Back then, how would one go about bringing Nazi criminals to justice? First, one would have to create a separate file for each Nazi, including their name, date and place of birth, rank and position in the German army, SS, Gestapo or Nazi Party. Next, one would have to find evidence and proof of that individual’s part in crimes against humanity. Then of course there was the need to physically locate the fugitives—find out where they were living, whether they had changed their identity and if so, all the details of their new identity, including any new names or aliases and whether they had changed their appearance.

Finally, one had to convince the authorities to act on the evidence and materials that had been collected. Friedman did all of this. For his files on suspected Nazis, he would track down photos and news articles or other information that would indicate their responsibility for the crimes committed personally by them or under their direction. In this way, he was able to capture SS officers who had ordered the extermination of the Jews of Radom. During his time in Austria, he managed to bring about the arrest of some 250 Nazis.

One of these was Kurt Becher, who served as head of the SS Economic Department in occupied Hungary as well as commissar of all German concentration camps. Becher is particularly known for his negotiations with Rudolf Israel Kastner which facilitated the escape of some Budapest Jews to Switzerland in exchange for goods and money. Kastner testified as a character witness on Becher’s behalf after the war and the former Nazi officer was eventually released. He would go on to become a successful businessman despite his criminal past documented by Friedman and others.

“Himmler’s Devil” – Odilo Globocnik a senior SS officer involved in the mass-murder of Polish Jews. From the Tuviah Friedman Archive, the National Library of Israel

Friedman’s Nazi files contain details about many more Nazis: Theodor Eicke, commandant of the Dachau concentration camp; Hans Bothmann, commandant of the Chelmno extermination camp; Bruno Streckenbach, a senior officer in the Reich Security Ministry who was placed in charge of operations of the Einsatzgruppen. These are just a few examples from the hundreds of index cards on Friedman’s rolodex of Nazis.

In 1952, Friedman finally immigrated to Israel, and after working for a period at Yad Vashem, he moved to Haifa, where he re-established the organization he had founded in Vienna, now called the Institute for the Documentation of Nazi War Crimes. Friedman was critical of Yad Vashem’s focus on documenting the victims and survivors of the Holocaust instead of actively searching for the Nazi criminals responsible.
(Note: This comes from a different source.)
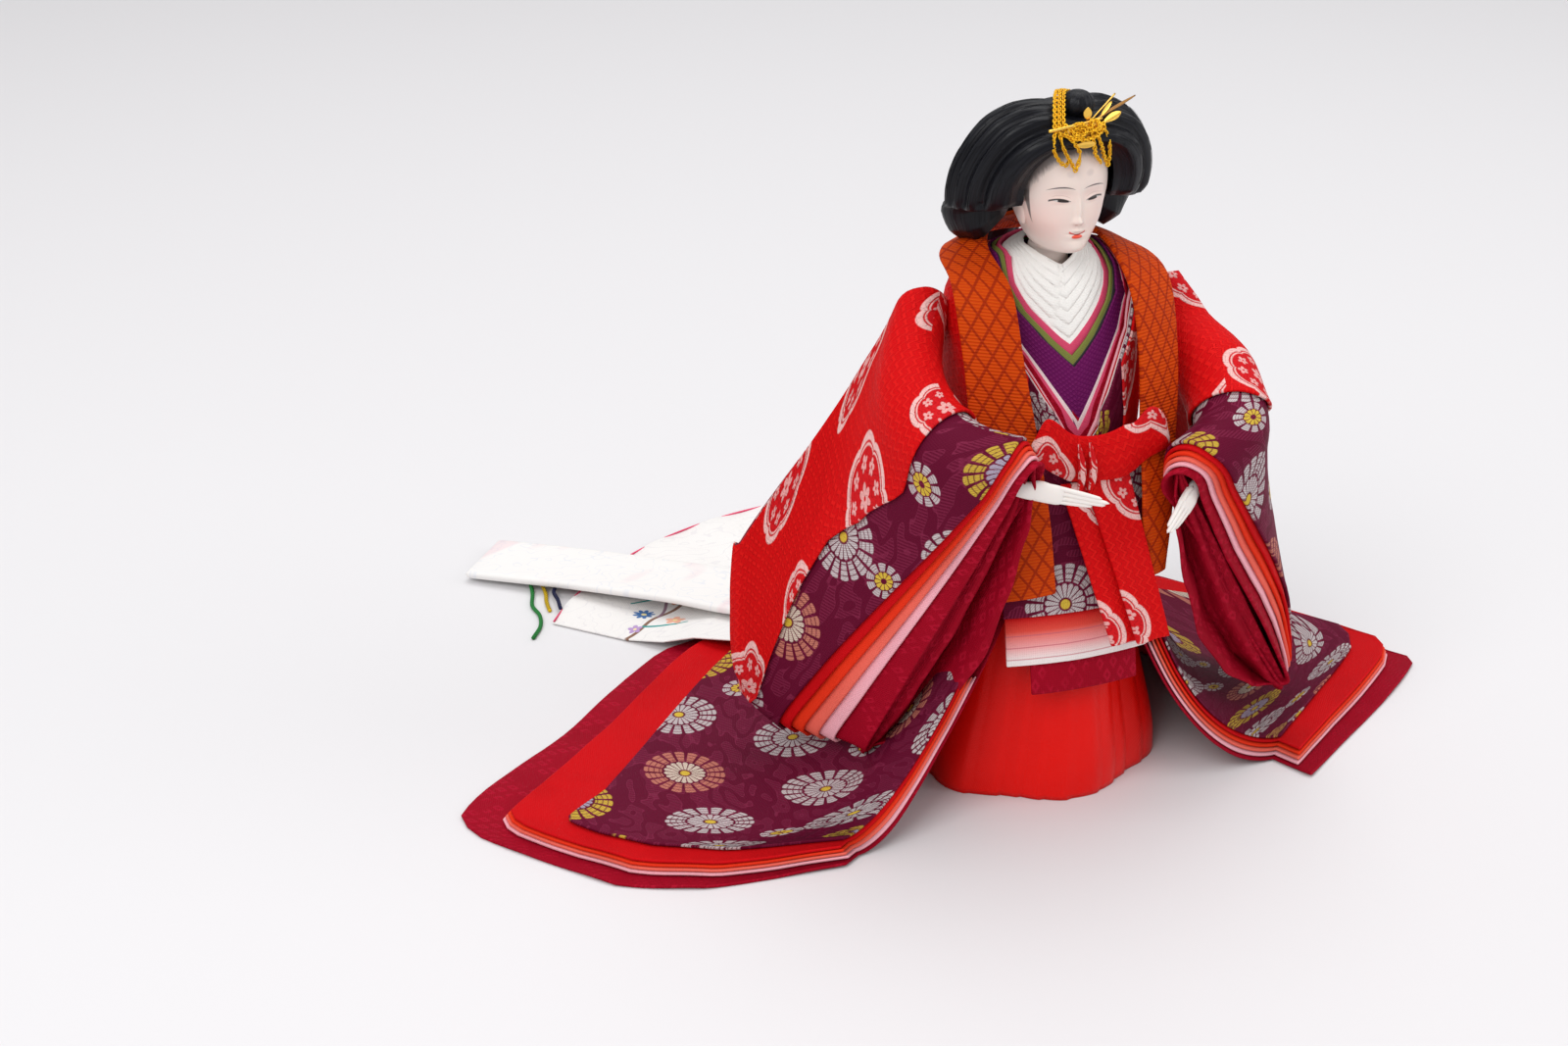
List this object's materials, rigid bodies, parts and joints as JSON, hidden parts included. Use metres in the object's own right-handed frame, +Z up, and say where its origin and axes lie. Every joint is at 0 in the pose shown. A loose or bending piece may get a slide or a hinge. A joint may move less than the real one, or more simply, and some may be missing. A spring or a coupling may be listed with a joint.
{
  "type": "hina doll",
  "caption": "Seated court lady display doll in layered silk robes with wide sleeves and a pleated train; head on a neck stick that turns and lifts out, hands that turn on wrist pegs",
  "frame": {"origin": "on the floor plane, under the neck stick's axis, at the middle of the base board's underside", "axes": "+Z up along the neck stick; -Y is the way the doll faces; +X is towards the doll's left, and the robes spread furthest along X"},
  "size_m": [0.369, 0.2789, 0.2412],
  "materials": {
    "crimson": "wine crimson silk with a tone-on-tone diamond weave",
    "pale_pink": "pale pink silk",
    "salmon": "salmon pink silk",
    "vermilion": "vermilion orange silk",
    "red": "deep red silk",
    "purple": "eggplant purple brocade with chrysanthemum roundels",
    "scarlet": "bright red brocade with a key-fret relief and plum roundels",
    "orange": "burnt orange ribbed brocade",
    "satin_red": "bright red satin",
    "white_silk": "white ribbed silk",
    "pink": "pink silk",
    "olive": "olive green silk",
    "violet": "violet silk",
    "train_white": "white silk with faint cloud outlines",
    "gofun": "shell-white lacquer, eggshell sheen",
    "hair": "glossy black silk hair",
    "gold": "gilt sheet metal",
    "gold_thread": "twisted gold cord",
    "wood": "plain planed wood",
    "straw": "bound straw, and padded wire in the arms",
    "cord_green": "twisted silk cord",
    "cord_yellow": "twisted silk cord",
    "cord_indigo": "twisted silk cord",
    "cord_red": "twisted silk cord"
  },
  "bodies": {
    "doll": {"hitoe_skirt": "crimson", "hitoe_right_sleeve": "crimson", "hitoe_left_sleeve": "crimson", "hitoe_front_panel": "crimson", "pale_pink_skirt": "pale_pink", "pale_pink_right_sleeve": "pale_pink", "pale_pink_left_sleeve": "pale_pink", "kasane_front_panel": "pale_pink", "kasane_bodice": "pale_pink", "salmon_skirt": "salmon", "salmon_right_sleeve": "salmon", "salmon_left_sleeve": "salmon", "vermilion_skirt": "vermilion", "vermilion_right_sleeve": "vermilion", "vermilion_left_sleeve": "vermilion", "red_skirt": "red", "red_right_sleeve": "red", "red_left_sleeve": "red", "uwagi_skirt": "purple", "uwagi_right_sleeve": "purple", "uwagi_left_sleeve": "purple", "uwagi_bodice": "purple", "uwagi_front_panel": "purple", "karaginu_right_sleeve": "scarlet", "karaginu_left_sleeve": "scarlet", "karaginu_body": "scarlet", "sash_bow": "scarlet", "sash_tail_inner": "scarlet", "sash_tail_outer": "scarlet", "karaginu_lapel": "orange", "hakama": "satin_red", "white_collar": "white_silk", "pink_collar": "pink", "green_collar": "olive", "violet_kosode": "violet", "waist_board": "train_white", "train": "train_white", "band_right": "train_white", "band_left": "train_white", "base_board": "wood", "straw_core": "straw", "right_arm": "straw", "left_arm": "straw", "cord_green": "cord_green", "cord_yellow": "cord_yellow", "cord_indigo": "cord_indigo", "cord_red": "cord_red"},
    "neck": {"neck_stick": "wood"},
    "head": {"head": "gofun", "hair_cap": "hair", "hair_bun": "hair", "hair_tail": "hair", "gold_plate": "gold", "gold_pin": "gold", "gold_leaf_middle": "gold", "gold_leaf_left": "gold", "gold_cord_band": "gold_thread", "gold_cord_bow": "gold_thread"},
    "right_hand": {"right_hand": "gofun"},
    "left_hand": {"left_hand": "gofun"}
  },
  "joints": [
    {"name": "head_lift", "type": "slide", "parent": "doll", "child": "neck", "axis": [0, 0, 1], "range_m": [0, 0.05]},
    {"name": "head_turn", "type": "hinge", "parent": "neck", "child": "head", "pos_m": [0, 0, 0.186], "axis": [0, 0, 1], "range_deg": [-15, 15]},
    {"name": "right_hand_turn", "type": "hinge", "parent": "doll", "child": "right_hand", "pos_m": [-0.04049, -0.0535, 0.12873], "axis": [0.7474, -0.6411, -0.1745], "range_deg": [-15, 15]},
    {"name": "left_hand_turn", "type": "hinge", "parent": "doll", "child": "left_hand", "pos_m": [0.0368, -0.04916, 0.1172], "axis": [-0.834, -0.4261, -0.3506], "range_deg": [-15, 10]}
  ]
}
Indeed, the documents at the Institute for Documentation are a kind of mirror image of the Yad Vashem archives. Instead of lists of those who perished, there are rosters of Nazis with information on their various roles and documentation of their actions during the Holocaust.

Photographs of Hermann Baranowski (above), a senior SS officer and concentration camp commandant, and Hermann Göring (below), one of the highest-ranking Nazi officials and the commander of the Luftwaffe. From the Tuviah Friedman Archive, the National Library of Israel

In Haifa, he continued his work to locate the same Nazi criminals, but with fewer resources and less assistance than he had in Austria. He built up his files on Nazi officers of different ranks, from camp commandants like Rudolf Höss, who was in charge of Auschwitz, to the most senior Nazis like Hermann Göring, commander of the Luftwaffe. Friedman mainly devoted his time to raising media awareness of the need to bring members of the Nazi regime to justice and maintaining public interest in their capture even when the country’s attention had turned elsewhere.

Photo of Adolf Eichmann. From the Tuviah Friedman Archive, the National Library of Israel

The highlight of Friedman’s life’s work was undoubtedly his contribution to the capture and prosecution in Israel of Adolf Eichmann. Friedman had begun gathering information about Eichmann, the Nazi officer responsible for implementing the Final Solution, during his Vienna days, and had even obtained an up-to-date photo of him. A number of rare photos of Eichmann are preserved in Friedman’s archive, which can be seen here.

He continued to collect information from around the world about Eichmann’s current hiding place and used the media to lobby for his capture. He even offered a cash reward for information about Eichmann, after which he began to receive letters from people claiming to know his whereabouts. Friedman was the first to receive a tip that Eichmann was living in Argentina, which he passed on to the Mossad. It was Friedman who convinced the Mossad to actively pursue Eichmann’s capture.

Photographs of a youthful Eichmann and his wife Vera. From the Tuviah Friedman Archive, the National Library of Israel

After Eichmann’s capture, Friedman sent the file he had amassed for over 15 years on the Nazi officer to the Israel Police, and directly assisted in building the legal case against him. The Eichmann case is certainly the most famous of Tuviah Friedman’s Nazi hunting stories. Tuviah Friedman’s archive is preserved in the National Library of Israel. Its contents, which show his methodical and painstaking work, are available for viewing here.